Upper case ß, or take turkish as another example.

Not every language agrees with the idea that case sensitivity is trolling.

------
zamalek
> Java converts a 15-character mixed-case string to lowercase at about 11,600
> conversions per millisecond [...]

Converting two strings to lowercase and comparing those is not case
insensitivity. I present to you 4 characters: I, ı, İ and i. They break your
application.

And that's where case-insensitivity becomes evil. I have no facts (other than
code reviews I do) to back this up; but the amount of developers who don't
understand case-insensitivity is hideously dangerous. Where I work I would
venture to say I correct 95% of developers from this (C#):

a.ToLower() == b.ToLower()

To this:

a.Equals(b, StringComparison.CurrentCultureIgnoreCase)

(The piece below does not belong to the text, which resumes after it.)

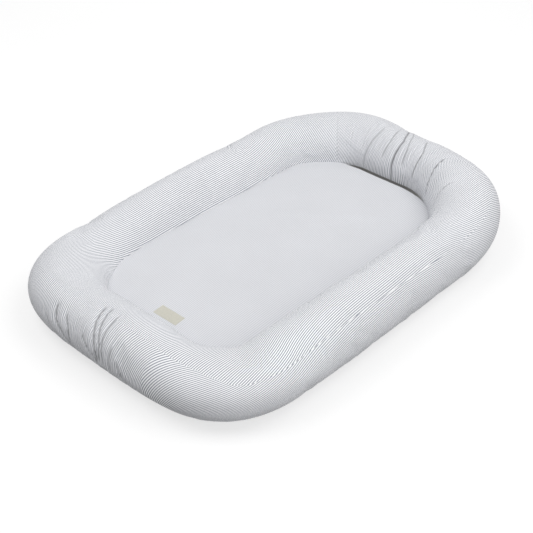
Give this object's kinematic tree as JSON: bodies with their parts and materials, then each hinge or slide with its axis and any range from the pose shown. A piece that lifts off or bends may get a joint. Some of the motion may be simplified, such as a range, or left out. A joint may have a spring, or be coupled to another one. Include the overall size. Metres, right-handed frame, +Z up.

Even that flops with the Turkish Is though - what you need there is "accent
insensitivity".

I fundamentally agree with the argument that most things should be case
insensitive - I just think that the task cannot be trusted to most of the
developers today. Even though I am extremely well versed in globalization even
I mess up the majority of the time. Case insensitivity is HARD.

------
Grue3
Somebody said it. There are literally zero reasons for a programming language
to not be case insensitive by default. Unicode shouldn't be a problem either,
as long as there is a predetermined method of upcasing/downcasing everything.

------
Namrog84
I thought a lot of modern systems either disallowed folders and groups of same
name with different cases. Or are designed in a way that there can exist
multiple things with identical name. So I feel while I do agree completely. In
many intelligently designed systems. It's a non issue. Though the
domain/website thing Sometimes is quite annoying.